ADELAIDE LUSAMBILI, AFRICA INTERNATIONAL UNIVERSITY
Perhaps highest on the list of potential causes is reduced blood flow to the placenta. Studies in pregnant ewes have shown that chronic heat stress leads to smaller placentas and smaller, ill-nourished fetuses. It also reduces uterine blood flow, which feeds the placenta, by up to 30%, potentially triggering preterm labor or stillbirth. The picture is much the same in pregnant cows.
Bonell hopes her new Wellcome-funded study will help clarify what’s happening in humans. Her team will recruit 762 pregnant women in The Gambia and compare levels of chronic heat stress between those living on the country’s relatively cooler coast and those in the much hotter interior. She and her team will measure placental blood flow at regular check-ins. They will track maternal physiology and pregnancy outcomes including the health of the mothers and conduct neurodevelopmental tests on the newborns. Placental tissue samples will be shipped to physiologist Amanda Sferruzzi-Perri at the University of Cambridge, who will study whether differences in the organ’s vasculature or gene expression correlate with poor outcomes.
Jay and Gordon’s team will also add to the evidence base from women’s on-the-ground lives in the Global South. Working with partners at the Sitaram Bhartia Institute of Science and Research and the International Centre for Diarrhoeal Disease Research, they hope to enroll nearly 6000 women in urban India and rural Bangladesh, early in their pregnancies, for a prospective study that will use wearable temperature sensors to regularly track their levels of heat exposure. The primary outcome measure will be premature birth, though the team will also examine rates of other severe consequences such as stillbirth and low birth weight, as well as maternal complications including gestational diabetes and preeclampsia.

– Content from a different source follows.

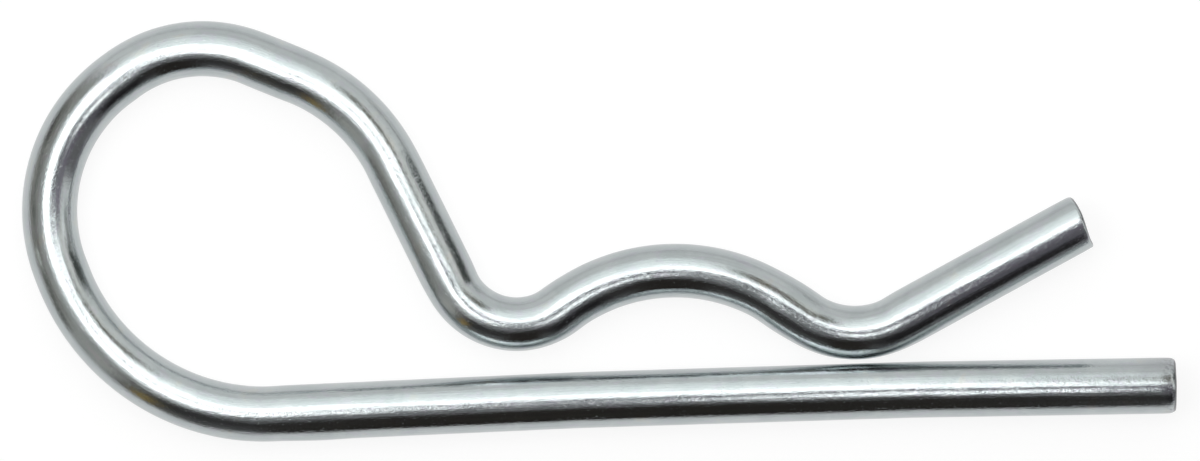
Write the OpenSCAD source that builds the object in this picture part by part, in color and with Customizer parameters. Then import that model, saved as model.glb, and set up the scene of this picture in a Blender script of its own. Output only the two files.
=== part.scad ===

In a subset of 1000 women, the team will periodically assess heart rate, dehydration, and core temperature. These measurements will strengthen the model the Sydney group develops using the climate chamber. As a whole, the field study will offer “much more accurate data on the effect of individual level heat exposure on pregnancy outcomes,” says Camille Raynes-Greenow, a perinatal epidemiologist at Sydney who is co-leading the Bangladeshi arm of the study.
Ultimately, she would like to see effective and culturally acceptable measures available everywhere to protect pregnant people and their newborns from extreme heat. These might include education about the most sensitive weeks of pregnancy, trees planted where shade is most needed, and changes in building regulations to require insulation and cooler construction. But untangling the mechanisms of harm will be critical to these efforts, she says. “If we don’t know what is causing harm, how can we ever develop interventions to mitigate it?”